The City of Minneapolis hopes to remake a downtown parking lot and bus layover as “the gateway to the entire downtown area". Three proposals are currently under review, but one ambitious scheme—a tower high enough to become the tallest building in Minnesota—has already been rejected by city planners.

A 1.7-acre, city-owned block at 30 Third Street South, the property is commonly referred to as the Nicollet Hotel Block for its former use and adjacency to the Nicollet Mall, itself currently the focus of an ambitious $50 million redesign led by James Corner Field Operations. The city’s request for proposals called for a mixed-use development at least 20 stories tall with “integrated public/green space amenities.” In December, officials announced they’d accepted proposals from four Twin Cities developers: Doran Development, Mortenson, United Properties Investment, and Duval Development.

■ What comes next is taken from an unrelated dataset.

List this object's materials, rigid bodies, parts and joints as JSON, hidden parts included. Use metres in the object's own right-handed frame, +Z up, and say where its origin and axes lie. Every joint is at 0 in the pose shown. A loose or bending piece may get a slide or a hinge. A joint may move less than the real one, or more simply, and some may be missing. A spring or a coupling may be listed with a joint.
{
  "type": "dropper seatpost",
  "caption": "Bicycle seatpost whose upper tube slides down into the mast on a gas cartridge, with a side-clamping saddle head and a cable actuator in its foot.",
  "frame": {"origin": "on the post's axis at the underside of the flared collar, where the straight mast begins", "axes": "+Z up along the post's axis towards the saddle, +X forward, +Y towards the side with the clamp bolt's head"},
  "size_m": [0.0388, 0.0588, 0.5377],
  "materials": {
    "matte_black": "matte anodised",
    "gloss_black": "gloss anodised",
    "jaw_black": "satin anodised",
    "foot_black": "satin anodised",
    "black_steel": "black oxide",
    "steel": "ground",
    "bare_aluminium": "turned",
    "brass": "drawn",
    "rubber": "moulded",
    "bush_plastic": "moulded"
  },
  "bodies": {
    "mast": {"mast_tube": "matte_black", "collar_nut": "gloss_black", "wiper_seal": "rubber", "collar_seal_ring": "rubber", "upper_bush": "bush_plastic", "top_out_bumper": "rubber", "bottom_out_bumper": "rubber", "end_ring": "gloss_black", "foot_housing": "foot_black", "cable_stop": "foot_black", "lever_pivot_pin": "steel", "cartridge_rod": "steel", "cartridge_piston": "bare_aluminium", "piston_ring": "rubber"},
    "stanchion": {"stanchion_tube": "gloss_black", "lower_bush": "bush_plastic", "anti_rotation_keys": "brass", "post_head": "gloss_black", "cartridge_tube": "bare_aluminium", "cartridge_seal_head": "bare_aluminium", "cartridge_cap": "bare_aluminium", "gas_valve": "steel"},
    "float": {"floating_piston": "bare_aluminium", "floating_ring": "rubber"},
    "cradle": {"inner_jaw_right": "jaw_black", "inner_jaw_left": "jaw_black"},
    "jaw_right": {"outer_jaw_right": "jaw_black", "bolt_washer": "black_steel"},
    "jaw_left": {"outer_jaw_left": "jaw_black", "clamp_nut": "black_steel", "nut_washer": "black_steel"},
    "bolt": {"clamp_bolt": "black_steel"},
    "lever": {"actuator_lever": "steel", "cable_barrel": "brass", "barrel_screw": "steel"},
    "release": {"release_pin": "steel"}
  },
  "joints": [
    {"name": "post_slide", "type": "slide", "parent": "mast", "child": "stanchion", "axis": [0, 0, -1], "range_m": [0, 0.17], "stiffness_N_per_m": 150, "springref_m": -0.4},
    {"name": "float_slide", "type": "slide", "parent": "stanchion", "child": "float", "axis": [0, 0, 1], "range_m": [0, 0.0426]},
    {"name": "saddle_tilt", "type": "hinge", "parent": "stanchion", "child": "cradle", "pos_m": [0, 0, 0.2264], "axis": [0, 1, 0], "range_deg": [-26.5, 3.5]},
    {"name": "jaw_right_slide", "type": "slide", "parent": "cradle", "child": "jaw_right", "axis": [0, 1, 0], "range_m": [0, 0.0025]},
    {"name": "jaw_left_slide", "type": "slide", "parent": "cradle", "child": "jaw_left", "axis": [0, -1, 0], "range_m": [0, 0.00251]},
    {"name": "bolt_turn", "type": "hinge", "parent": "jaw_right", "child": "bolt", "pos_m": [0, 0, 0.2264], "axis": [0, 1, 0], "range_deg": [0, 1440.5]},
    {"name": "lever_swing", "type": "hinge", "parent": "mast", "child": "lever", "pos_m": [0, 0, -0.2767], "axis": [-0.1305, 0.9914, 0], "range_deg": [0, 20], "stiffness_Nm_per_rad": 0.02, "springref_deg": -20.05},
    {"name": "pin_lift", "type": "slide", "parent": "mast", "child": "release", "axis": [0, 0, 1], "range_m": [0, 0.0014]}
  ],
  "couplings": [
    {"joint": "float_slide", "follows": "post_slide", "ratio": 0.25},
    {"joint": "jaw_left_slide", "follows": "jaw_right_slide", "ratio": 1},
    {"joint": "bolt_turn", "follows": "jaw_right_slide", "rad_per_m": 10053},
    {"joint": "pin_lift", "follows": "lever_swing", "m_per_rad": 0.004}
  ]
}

Doran’s plan calls for a 30-story tower with residential units, a hotel building, restaurant and retail space, and elevated gardens. The architect is Minneapolis-based Boarman Kroos Vogel Group.

   

Mortenson proposed a 31-story residential tower with 273 apartments; a hotel, a five-story office complex and a 15,000-square-foot gateway plaza that renderings show in winter boasting seasonal art and an ice skating rink. Their plan—which counts as team members The Excelsior Group, Coen+Partners, ESG Architects, and RSP Architects—would include both elevated and underground parking, although the amount is not specified.

“We embrace the City’s vision for an iconic design and sustainable urban space that connects the Gateway District and welcomes the community,” said Bob Solfelt, Mortenson’s vice president and general manager, in a press release. (Mortenson declined further comment while the proposals are under city review.)

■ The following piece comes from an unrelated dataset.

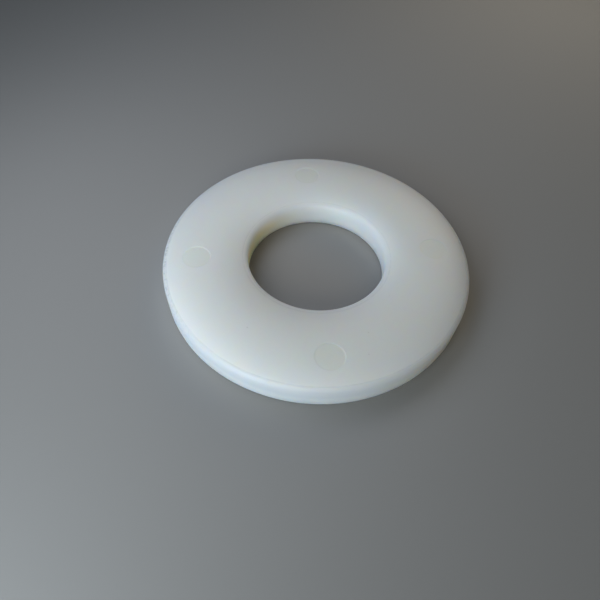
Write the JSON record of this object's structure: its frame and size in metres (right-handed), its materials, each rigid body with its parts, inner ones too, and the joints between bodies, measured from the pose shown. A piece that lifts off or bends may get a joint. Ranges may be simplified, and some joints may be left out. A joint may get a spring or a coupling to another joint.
{
  "type": "flat washer",
  "caption": "Flat moulded plastic washer with rounded rims, which spreads the load of a bolt head or nut, or spaces two parts on a bolt or spindle.",
  "frame": {"origin": "centre of the bottom face, on the axis of the bore", "axes": "+Z along the axis of the bore, from the plain bottom face to the top face that has the four ejector pin marks; the marks lie on the X and Y axes"},
  "size_m": [0.055, 0.055, 0.005],
  "materials": {
    "natural_nylon": "satin, milky and slightly translucent, as moulded"
  },
  "bodies": {
    "root": {"washer": "natural_nylon"}
  },
  "joints": []
}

United Properties goes a bit higher, offering a 36-story luxury residential tower with 300 units and a full-service Hilton hotel. Their design, by LHB, includes a “year-round, street-level activity park” that the project team said will embrace a forthcoming trolley car line planned for 2018. Their plans also call for elevated outdoor spaces on both the hotel and apartments, as well as a rising pattern of LED-lit mullions that would illuminate the building facade at night.

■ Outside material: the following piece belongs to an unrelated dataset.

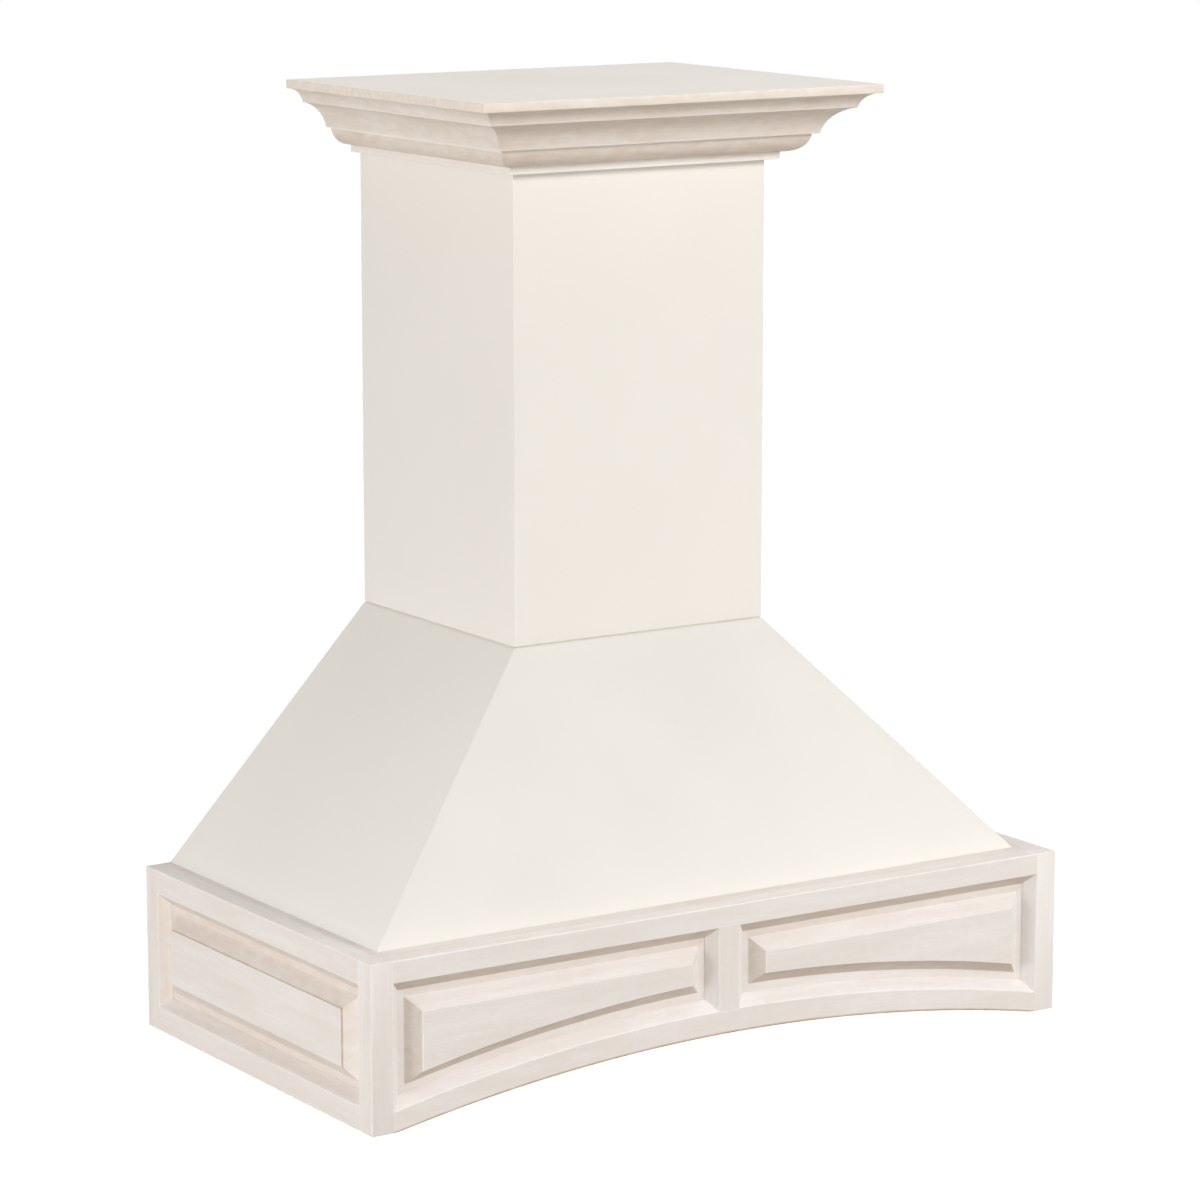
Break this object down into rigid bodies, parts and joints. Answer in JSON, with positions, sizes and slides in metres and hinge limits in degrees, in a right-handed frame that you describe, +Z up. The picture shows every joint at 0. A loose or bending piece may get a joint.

Duval’s plan was the most ambitious in scale. At 80 stories, it would have surpassed Philip Johnson’s IDS Center as the state’s tallest building. Developer Alex Duval said the time is right for just such a high-density development in the area. “[Minneapolis] has the fourth highest median household income per capita of large cities in the U.S., trailing only San Francisco, New York, and Washington D.C.,” said Duval. “Minneapolis has been undergoing a transformation of its historically industrial riverfront to a residential, cultural, and recreational waterfront… The Nicollet Hotel Block is at the center point of this zone.”

City planners disagreed, however, citing concerns about the scale of the building and Duval’s assessment of the local real estate market in a January decision to strike the proposal.

The glassy tower would have housed 220 apartments and an unspecified amount of office space, as well as TV and radio studios on the ground level, beneath six floors of parking. Architect Ralph Johnson, principal of Perkins + Will, described the building as “a series of interlocking volumes expressed by reveals and a central atrium,” terminating at the top with a beacon-like, illuminated glass veil.

In a poll conducted by the Minneapolis / St. Paul Business Journal, two-thirds of the 1,286 respondents said they preferred Duval’s plan.

The remaining three proposals await public review and zoning considerations.

The city said it will sell the property at market value with no public subsidy. Construction is expected to begin in early- to mid-2016.